6. Health. Buffalo Niagara suffers from unusually bad health outcomes closely linked to poverty, segregation, disinvestment, and environmental problems. Examples include lead poisoning and asthma, which disproportionately affect people of color and people with low incomes. Within the City of Buffalo, the life expectancy of Black residents is 12 years shorter than that of white residents. There is an urgent need to eliminate these racial, economic, and geographic-based health inequities.

7. Community safety. Local governments over-rely on policing while underinvesting in public and behavioral health. This makes our communities less safe and particularly harms residents who are Black, Indigenous, and people of color, with persistent racial disparities in arrests, sentencing, and incarceration. Investing in alternatives to policing, such as the use of civilian responders for incidents involving mental health and other nonviolent situations, can reduce unnecessary interaction with law enforcement. Funding should be redirected from responding to violent crime to preventing it. Community-led safety initiatives, including parent networks, violence intervention, drug user health, and restorative justice, should be recognized as proven building blocks of public safety, worthy of significant public investment.

8. Development. Our region’s economic future lies in sustainable, community-controlled development that supports local, independent businesses, living wage jobs, and environmental responsibility. Development resources should be concentrated in high-need areas where they will have the greatest impact, not squandered on greenfield sites in areas experiencing development pressure. Municipalities and developers should center residents as experts and decision-makers in their own neighborhoods.

9. Transportation. Buffalo Niagara lacks accessible, timely public transportation. One in every four households in the city of Buffalo does not have access to a car, and they often miss out on quality job opportunities, housing, education, and healthcare due to lack of accessibility. As a state and region, we must reorient our policy decisions to prioritize public transportation, which is more equitable and sustainable than private vehicle use. This includes creating robust dedicated funding sources for public transit, investing in electric buses, increasing bus service, expanding the metro rail system, and incentivizing use of public transit.

10. Cultural support. Arts and culture organizations are critical community assets in Buffalo Niagara. They provide neighborhood services and spaces of belonging for children and adults, drive economic and tourism activity, and create a vibrant quality of life. The arts and culture sector, however – especially small and medium organizations and those serving people of color – has been severely under-funded. Smaller and “frontline” groups in particular need transparent, equitable, and sustainable government funding. In addition, local governments should support Buffalo Niagara’s cultural history by moving quickly to preserve landmark architecture and by valuing Native American historical sites and culture.
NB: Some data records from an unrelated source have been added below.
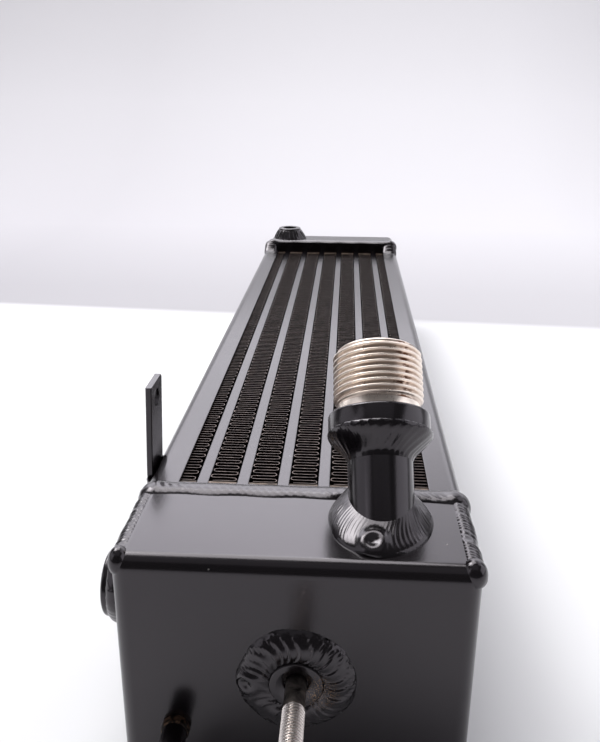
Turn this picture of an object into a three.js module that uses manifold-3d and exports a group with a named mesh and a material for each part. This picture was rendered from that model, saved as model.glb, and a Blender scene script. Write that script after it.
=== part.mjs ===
// A bar-and-plate liquid cooler: a brazed core between two welded sheet tanks, all millimetres, +Z up.
// The core's length runs along +Y, from the connection tank to the return tank, and air flows along Z.
// Inside this file X is measured from the core's middle, Y from the connection tank's front face,
// and Z from the tanks' flat bottoms. The exported group moves that to the middle of the bounding box.
import * as THREE from 'three';
import { RoundedBoxGeometry } from 'three/addons/geometries/RoundedBoxGeometry.js';
import { mergeVertices } from 'three/addons/utils/BufferGeometryUtils.js';
import Module from 'manifold-3d';

const wasm = await Module();
wasm.setup();

// ---- driving dimensions ----

// Round pieces and tilted pieces keep this gap to their neighbours; the filler metal is left out of it.
const GAP = 0.3;

// Tanks: folded sheet boxes, open towards the core.
const TANK = { left: -47.25, right: 48.75, height: 70, sheet: 2, bend: 4.25, bendSteps: 4 };
const NEAR_TANK_DEPTH = 38;
const FAR_TANK_DEPTH = 28;

// Header frames: flat plates that join the taller tanks to the thinner core.
const HEADER = { thickness: 4, openBottom: 10, openTop: 60 };

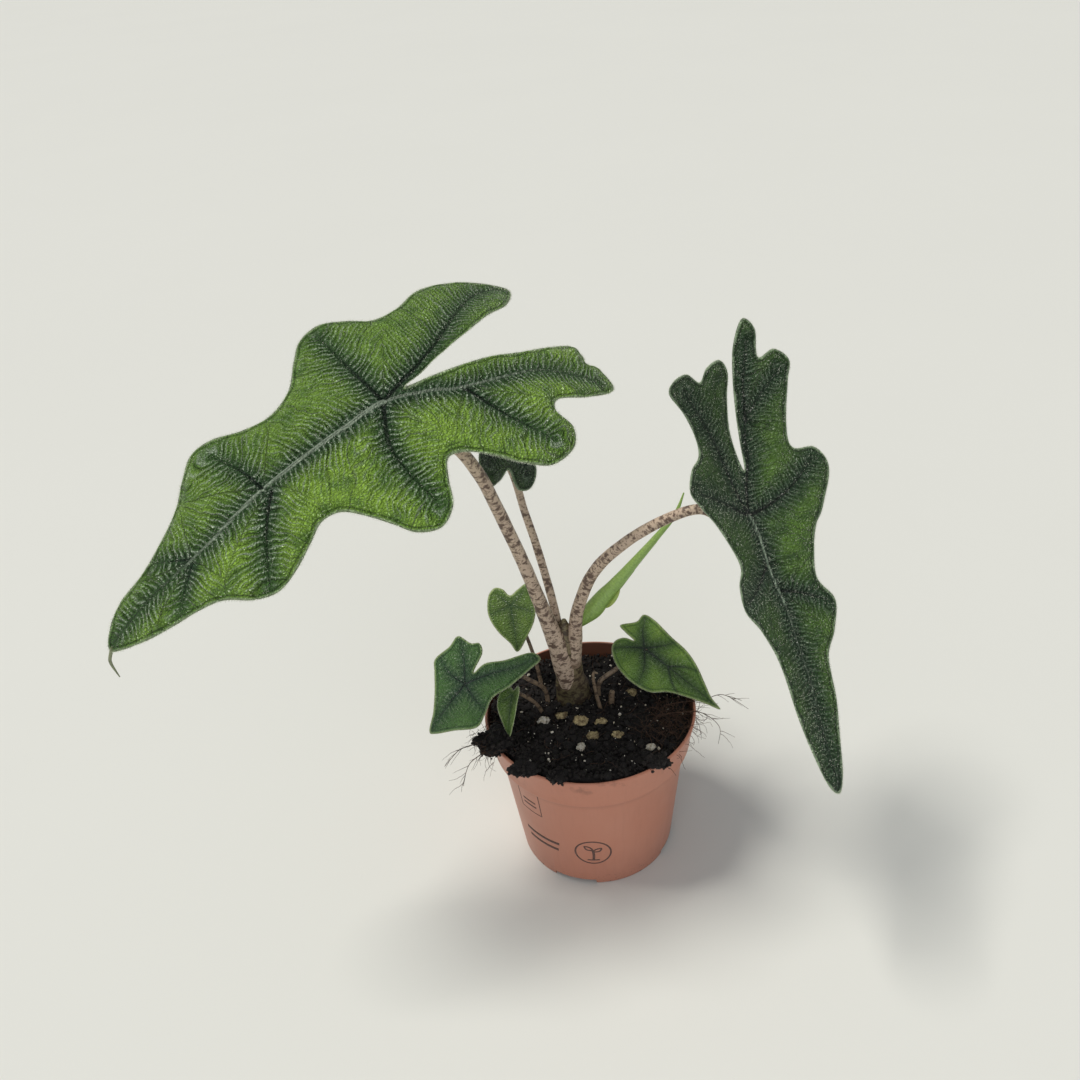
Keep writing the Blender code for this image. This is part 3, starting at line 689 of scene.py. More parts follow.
# The same plastic inside the rim, darker and browner: painted shade.
SHADED_INSIDE_PLASTIC = PlasticFinish("polypropylene_painted_shade_inside", colour="#5c3829", pale="#6e4534",
                               dark="#2b1b14")
# Stamp ink, matte and slightly worn.
INK = MottledFinish("stamp_ink_matte", colour="#54403a", other="#6e5048", size=0.5, depth=0.0,
                    roughness=0.7)
# Damp peat: nearly black, with crumbs of about a millimetre.
PEAT = MottledFinish("peat_damp_crumbly", colour="#080606", other="#1a1311", size=0.8, depth=0.5,
                     roughness=0.8)
# Loose crumbs of the same peat, a little drier and browner.
PEAT_CRUMB = MottledFinish("peat_crumb", colour="#0a0807", other="#221915", size=0.6, depth=0.3,
                           roughness=0.75)
# Expanded perlite: chalky white and pitted.
PERLITE = MottledFinish("perlite_expanded_porous", colour="#f2ede2", other="#b3a68c", size=0.8,
                        depth=0.5, roughness=0.9)
# Weathered bark chips: straw-coloured faces with brown pits.
BARK = MottledFinish("bark_weathered_chip", colour="#cdbb8e", other="#5c4930", size=1.1, depth=0.5,
                     roughness=0.9)
# Dried root fibre: thin, matte and brown.
FIBRE = MottledFinish("root_fibre_dry", colour="#2a1d16", other="#5a4130", size=1.2, depth=0.1,
                      roughness=0.85)
# Clear stiff hairs, which catch the light as pale dots and a pale fringe.
HAIR = MottledFinish("bristle_hair_clear", colour="#e6ecd8", other="#c2cdb0", size=2.0, depth=0.0,
                     roughness=0.4)
# Matte laminate of the table, so faintly clouded that it reads as plain.
TABLE = MottledFinish("table_laminate_matte", colour="#dee0db", other="#dfe1dc", size=300.0,
                      depth=0.0, roughness=0.75)


# ---------------------------------------------------------------------------------------------
# Leaves
# ---------------------------------------------------------------------------------------------


@dataclass(frozen=True)
class Vein:
    """One vein in its blade's own plane, in millimetres from the hub.

    Width is half the vein's own width at its start, halo the reach of the dark green beside it,
    ridge how far it stands up (or sinks, below zero), and valley how deep the blade folds there.
    Its last number, the painted sheen, says how strongly a painted highlight lies along its flanks.
    """

    line: tuple[Spot, ...]
    width: float = 0.3
    halo: float = 4.0
    ridge: float = -0.25
    valley: float = 0.3
    painted_sheen: float = 0.0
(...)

11. Taxes and government revenue. Major reform is required to (i) reduce the tax burden on people with low incomes; (ii) increase taxes on products and activities that cause pollution in order to reflect their true social and governmental costs; (iii) reduce wasteful corporate tax subsidies; and (iv) provide greater, more equitable, and more predictable support to high-poverty cities and counties.

12. Representative, accountable, and transparent government. Making state and local government more democratic, efficient, and accountable will require campaign finance reform, the curtailing of independent authorities, and increased regional cooperation, along with close attention to issues of patronage, contracting procedures, ethics, public input, transparency, and the enforcement of existing laws and regulations. Elected officials and government offices should recognize the value of public participation. Broad resident input results in better policy that is more likely to be implemented successfully. To strengthen local democracy, residents’ voices should be heard and valued by the elected officials that represent them.